Members of the administration are depicted in almost cartoon fashion, and the people we know to be the most influential, Karl Rove (Toby Jones) and Dick Cheney (Richard Dreyfuss), come off as sidekicks. We see the conniving Rove's influence and Cheney's slick methods of managing the President, despite Bush's insistence, "Hey now remember, I tell you what to do-I'm the decider."

The acting is all good with the exception of Scott Glenn as Rumsfeld, who just glosses over his lines. Brolin (No Country for Old Men) has Bush down for the most part, but there are times when his portrayal slips into a comedic impersonation. After eight years, it's difficult to watch a portrayal of Bush and not know what's coming: the smirk, the chortle, the deer in the headlights look - and it's all there, though I did notice that this W. was remarkably able to complete his sentences. Dreyfuss absolutely embodies Cheney, masking his difference in stature with the real VP by leaning and peering in from the background.

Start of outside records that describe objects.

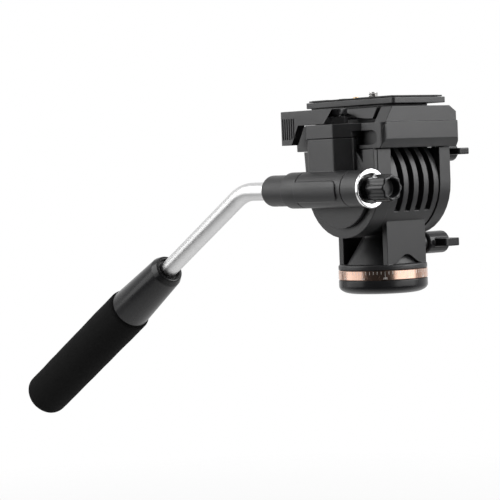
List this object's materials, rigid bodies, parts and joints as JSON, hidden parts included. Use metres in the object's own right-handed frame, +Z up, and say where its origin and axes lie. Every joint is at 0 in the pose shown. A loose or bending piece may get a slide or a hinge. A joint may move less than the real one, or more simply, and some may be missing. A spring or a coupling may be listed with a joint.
{
  "type": "fluid video head",
  "caption": "Pan and tilt video head with a slotted tilt drum, a clamped camera plate, winged locks and a bent handle with a foam grip.",
  "frame": {"origin": "where the pan axis meets the flat underside of the base", "axes": "+Z up the pan axis, +Y the way the camera looks, +X towards the handle side"},
  "size_m": [0.1217, 0.4063, 0.2319],
  "materials": {
    "black_casting": "fine satin black coat",
    "black_gloss": "glossy black",
    "black_plastic": "satin black",
    "foam": "matt black closed-cell foam",
    "rubber_pad": "matt black rubber",
    "copper": "brushed copper-coloured anodised ring",
    "brass": "turned brass",
    "chrome": "polished",
    "steel": "plain steel",
    "aluminium": "satin anodised",
    "nylon": "natural nylon"
  },
  "bodies": {
    "base": {"base_cup": "black_gloss", "degree_ring": "copper", "tripod_bush": "brass", "pan_spindle": "steel", "thrust_washer": "nylon", "spring_washer": "steel", "spindle_nut": "steel", "spindle_screw_1": "steel", "spindle_screw_2": "steel", "spindle_screw_3": "steel"},
    "pan_head": {"pan_housing": "black_casting", "pan_bush": "brass", "pan_lock_pad": "nylon", "tilt_bush_left": "brass", "tilt_bush_right": "brass", "damper_case": "black_plastic", "damper_cover": "black_plastic"},
    "pan_lock": {"pan_lock_knob": "black_gloss", "pan_lock_bolt": "steel"},
    "tilt_head": {"platform": "black_casting", "left_yoke_arm": "black_casting", "right_yoke_arm": "black_casting", "handle_mount": "black_casting", "front_sleeve": "black_casting", "rosette_ring": "chrome", "tilt_axle": "steel", "damper_rotor": "aluminium", "axle_screw_left": "steel", "axle_screw_right": "steel", "right_axle_cap": "black_plastic", "platform_screw_1": "steel", "platform_screw_2": "steel", "platform_screw_3": "steel", "platform_screw_4": "steel", "mount_screw_1": "steel", "mount_screw_2": "steel", "tilt_lock_pad": "nylon", "quick_release_plate": "black_casting", "plate_pad": "rubber_pad", "video_pin_spring": "steel", "video_pin_plug": "steel"},
    "tilt_lock": {"tilt_lock_knob": "black_gloss", "tilt_lock_bolt": "steel"},
    "jaw": {"plate_jaw": "black_casting"},
    "lever": {"plate_lever": "black_casting", "pivot_cap": "black_gloss"},
    "camera_screw": {"camera_screw": "steel"},
    "video_pin": {"video_pin": "brass"},
    "handle": {"handle_socket": "black_casting", "handle_stud": "steel", "handle_tube": "aluminium", "clamp_screw": "steel", "grip_sleeve": "black_gloss", "grip_core": "black_plastic", "foam_grip": "foam"},
    "handle_knob": {"handle_knob": "black_gloss", "knob_insert": "brass"}
  },
  "joints": [
    {"name": "pan", "type": "hinge", "parent": "base", "child": "pan_head", "pos_m": [0, 0, 0.0196], "axis": [0, 0, 1], "continuous": true},
    {"name": "tilt", "type": "hinge", "parent": "pan_head", "child": "tilt_head", "pos_m": [0, 0, 0.073], "axis": [1, 0, 0], "range_deg": [-80, 60]},
    {"name": "pan_lock_turn", "type": "hinge", "parent": "pan_head", "child": "pan_lock", "pos_m": [-0.038, 0, 0.0315], "axis": [-1, 0, 0], "range_deg": [0, 180]},
    {"name": "tilt_lock_turn", "type": "hinge", "parent": "tilt_head", "child": "tilt_lock", "pos_m": [-0.0359, 0.02, 0.0932], "axis": [-1, 0, 0], "range_deg": [0, 180]},
    {"name": "lever_turn", "type": "hinge", "parent": "tilt_head", "child": "lever", "pos_m": [0.0378, 0.0007, 0.12], "axis": [0, 0, 1], "range_deg": [0, 45]},
    {"name": "jaw_slide", "type": "slide", "parent": "tilt_head", "child": "jaw", "axis": [1, 0, 0], "range_m": [0, 0.0012]},
    {"name": "camera_screw_turn", "type": "hinge", "parent": "tilt_head", "child": "camera_screw", "pos_m": [0, -0.003, 0.124], "axis": [0, 0, 1], "continuous": true},
    {"name": "video_pin_press", "type": "slide", "parent": "tilt_head", "child": "video_pin", "axis": [0, 0, -1], "range_m": [0, 0.0016], "stiffness_N_per_m": 800, "springref_m": -0.001, "deforming": ["video_pin_spring"]},
    {"name": "handle_swing", "type": "hinge", "parent": "tilt_head", "child": "handle", "pos_m": [0.047, -0.0212, 0.071], "axis": [0, 1, 0], "continuous": true},
    {"name": "handle_knob_turn", "type": "hinge", "parent": "tilt_head", "child": "handle_knob", "pos_m": [0.047, 0.044, 0.071], "axis": [0, 1, 0], "continuous": true}
  ],
  "couplings": [
    {"joint": "jaw_slide", "follows": "lever_turn", "m_per_rad": 0.00152}
  ]
}
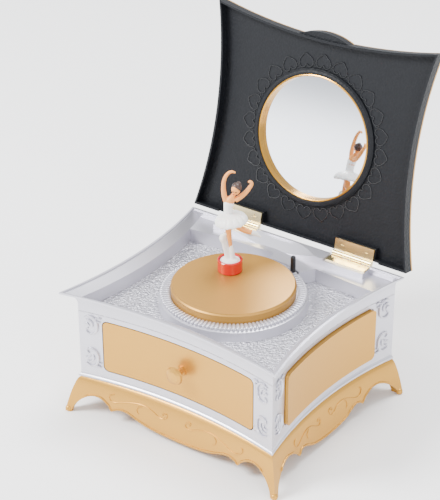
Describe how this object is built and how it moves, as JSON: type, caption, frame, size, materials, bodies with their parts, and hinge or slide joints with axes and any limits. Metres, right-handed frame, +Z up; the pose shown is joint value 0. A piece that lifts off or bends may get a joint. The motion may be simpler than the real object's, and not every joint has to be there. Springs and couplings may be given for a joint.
{
  "type": "wind-up music box",
  "caption": "Silver and gilt wind-up music box with flared feet, mirrored hinged lid, front drawer, fluted stage and a turning dancer.",
  "frame": {"origin": "on the table, under the middle of the box with its lid open", "axes": "+X to the right, +Y to the back, +Z up; the drawer faces -Y and the lid stands open towards +Y"},
  "size_m": [0.1504, 0.1592, 0.2001],
  "materials": {
    "silver": "satin",
    "gilt": "satin",
    "charcoal": "satin",
    "gilt_ring": "satin",
    "mirror": "polished",
    "brass": "satin",
    "steel": "satin",
    "zinc": "cast",
    "inner_plastic": "matte",
    "black_plastic": "satin",
    "magnet": "matte",
    "red_cup": "gloss",
    "white_plastic": "satin"
  },
  "bodies": {
    "case": {"case_shell": "silver", "stand": "gilt", "stand_screws": "steel", "stage_plate": "gilt", "stage_ring": "silver", "side_panel_left": "gilt", "side_panel_right": "gilt", "hinge_case_leaf_left": "brass", "hinge_case_leaf_right": "brass", "hinge_pin_left": "brass", "hinge_pin_right": "brass", "hinge_screws_case": "brass", "movement_bedplate": "zinc", "movement_screws": "steel", "music_comb": "steel", "comb_screws": "steel", "governor_bracket": "zinc", "ratchet_click": "steel", "stop_spring": "steel"},
    "lid": {"lid_shell": "gilt", "lid_liner": "charcoal", "mirror_bezel": "charcoal", "mirror_ring": "gilt_ring", "mirror_inner": "mirror", "mirror_outer": "mirror", "hinge_lid_leaf_left": "brass", "hinge_lid_leaf_right": "brass", "hinge_screws_lid": "brass"},
    "drawer": {"drawer_front": "gilt", "drawer_tray": "inner_plastic", "drawer_knob": "gilt", "knob_screw": "steel"},
    "key": {"winding_key": "steel", "winding_arbor": "steel", "ratchet_wheel": "steel"},
    "barrel": {"spring_barrel": "steel", "barrel_cap": "steel", "drive_shaft": "steel", "magnet_rotor": "inner_plastic", "drive_magnet": "magnet", "mainspring": "steel"},
    "cylinder": {"drive_pinion": "brass", "music_cylinder": "brass", "cylinder_arbor": "steel", "cylinder_gear": "brass"},
    "governor": {"governor_arbor": "steel", "worm_wheel": "brass"},
    "fan": {"worm": "steel", "air_brake": "inner_plastic"},
    "stop": {"stop_pin": "black_plastic", "brake_arm": "steel"},
    "cup": {"base_cup": "red_cup"},
    "dancer": {"figure_base": "white_plastic", "base_magnet": "magnet", "dancer_figure": "white_plastic"}
  },
  "joints": [
    {"name": "lid_hinge", "type": "hinge", "parent": "case", "child": "lid", "pos_m": [0, 0.04545, 0.0777], "axis": [1, 0, 0], "range_deg": [0, 101.2]},
    {"name": "drawer_slide", "type": "slide", "parent": "case", "child": "drawer", "axis": [0, -1, 0], "range_m": [0, 0.03]},
    {"name": "key_turn", "type": "hinge", "parent": "case", "child": "key", "pos_m": [-0.0096, -0.0058, 0.01], "axis": [0, 0, 1], "continuous": true},
    {"name": "barrel_spin", "type": "hinge", "parent": "case", "child": "barrel", "pos_m": [-0.0096, -0.0058, 0.036], "axis": [0, 0, 1], "continuous": true},
    {"name": "cylinder_spin", "type": "hinge", "parent": "case", "child": "cylinder", "pos_m": [0.0142, -0.0058, 0.0452], "axis": [1, 0, 0], "continuous": true},
    {"name": "governor_spin", "type": "hinge", "parent": "case", "child": "governor", "pos_m": [0.0266, 0.0032, 0.0452], "axis": [1, 0, 0], "continuous": true},
    {"name": "fan_spin", "type": "hinge", "parent": "case", "child": "fan", "pos_m": [0.0291, 0.00835, 0.05], "axis": [0, 0, 1], "continuous": true},
    {"name": "stop_slide", "type": "slide", "parent": "case", "child": "stop", "axis": [0, 0, 1], "range_m": [-0.0034, 0], "deforming": ["stop_spring"]},
    {"name": "dancer_lift", "type": "slide", "parent": "case", "child": "cup", "axis": [0, -0.995, 0.0995], "range_m": [0, 0.1025]},
    {"name": "dancer_spin", "type": "hinge", "parent": "cup", "child": "dancer", "pos_m": [-0.0096, -0.0058, 0.085], "axis": [0, 0, 1], "continuous": true}
  ],
  "couplings": [
    {"joint": "cylinder_spin", "follows": "barrel_spin", "ratio": 3},
    {"joint": "governor_spin", "follows": "barrel_spin", "ratio": -15},
    {"joint": "fan_spin", "follows": "barrel_spin", "ratio": -360},
    {"joint": "dancer_spin", "follows": "barrel_spin", "ratio": 1},
    {"joint": "stop_slide", "follows": "lid_hinge", "m_per_rad": -0.001925},
    {"joint": "dancer_lift", "follows": "lid_hinge", "m_per_rad": 0.058032}
  ]
}
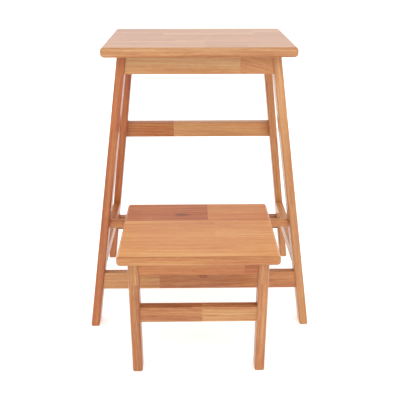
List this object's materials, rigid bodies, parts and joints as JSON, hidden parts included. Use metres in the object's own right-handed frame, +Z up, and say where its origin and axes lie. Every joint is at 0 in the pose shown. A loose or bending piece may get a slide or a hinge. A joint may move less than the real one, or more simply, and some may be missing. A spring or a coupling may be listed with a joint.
{
  "type": "flip step stool",
  "caption": "Wooden two-tread step stool: a tall stool on splayed legs with a low step that turns on a round rod and folds up inside it.",
  "frame": {"origin": "on the floor, under the middle of the whole object's box with the step down", "axes": "+X to the right of a person facing the step, +Y away from that person, +Z up"},
  "size_m": [0.4844, 0.5339, 0.605],
  "materials": {
    "tread_wood": "satin clear lacquer on glued-up planks, grain along X",
    "leg_wood": "satin clear lacquer, finger-jointed, grain along the leg",
    "rail_wood": "satin clear lacquer, finger-jointed, grain along the rail",
    "rod_wood": "satin clear lacquer, turned, grain along the rod",
    "dowel_wood": "plain unfinished dowel"
  },
  "bodies": {
    "stool": {"upper_tread": "tread_wood", "front_left_leg": "leg_wood", "front_right_leg": "leg_wood", "rear_left_leg": "leg_wood", "rear_right_leg": "leg_wood", "front_apron": "rail_wood", "rear_apron": "rail_wood", "left_apron": "rail_wood", "right_apron": "rail_wood", "upper_rear_rail": "rail_wood", "lower_rear_rail": "rail_wood", "lower_front_rail": "rail_wood", "left_side_rail": "rail_wood", "right_side_rail": "rail_wood", "rail_dowels": "dowel_wood", "side_dowels": "dowel_wood", "top_dowels": "dowel_wood"},
    "step": {"step_tread": "tread_wood", "step_left_leg": "leg_wood", "step_right_leg": "leg_wood", "step_apron": "rail_wood", "step_stretcher": "rail_wood", "step_left_cheek": "rail_wood", "step_right_cheek": "rail_wood", "pivot_rod": "rod_wood", "step_frame_dowels": "dowel_wood", "step_board_dowels": "dowel_wood"}
  },
  "joints": [
    {"name": "step_fold", "type": "hinge", "parent": "stool", "child": "step", "pos_m": [0, -0.04312, 0.233], "axis": [-1, 0, 0], "range_deg": [0, 193.5]}
  ]
}
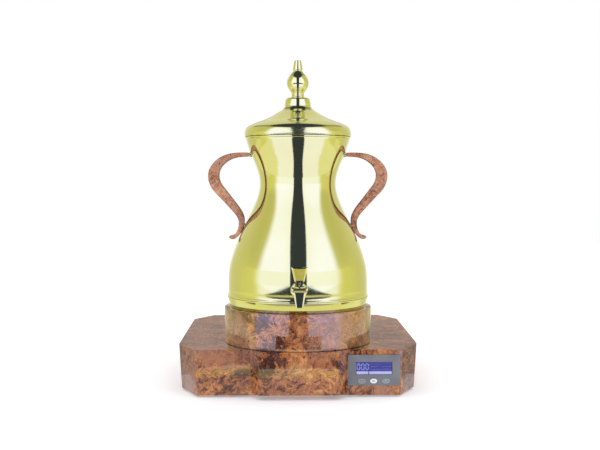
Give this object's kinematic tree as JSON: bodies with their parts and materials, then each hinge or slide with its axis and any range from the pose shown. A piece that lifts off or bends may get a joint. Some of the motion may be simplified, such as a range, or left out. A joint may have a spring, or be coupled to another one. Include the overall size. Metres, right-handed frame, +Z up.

I'm most curious about the timing of this release. Anyone on the planet knows these characters, but to tell their story now implies that it will reveal some kind of conspiracy, crime or deception relevant to the election. I was ready to see a story of evil men manipulating a moron puppet president, but it's much more understated than that. It's downright humorous to see the formulation of the term "axis of evil." It's like Stone held back and let us see (like flies on the wall) how messed up things get behind closed doors-it's frighteningly civil.

By the end of the film you may not have learned anything new, but you just might have a different opinion of our 43rd president. In some ways this movie is a classic tragedy. The story of an unlovable loser who just wants to earn his daddy's appreciation, but doesn't want to do anything for it. The movie reads as fiction, but then again, can't the same be said of W's years as president? With the constant barrage from the real Bush administration and its innumerable blunders in the world today, it's hard to stomach a softer, kinder version of the saga of GW. The film shows how the seemingly steadfast Bush came into this presidency scathed and bewildered and most likely will leave that way too. Focusing on a sitting President with the lowest approval rating ever, W. comes off like old news not fit to print.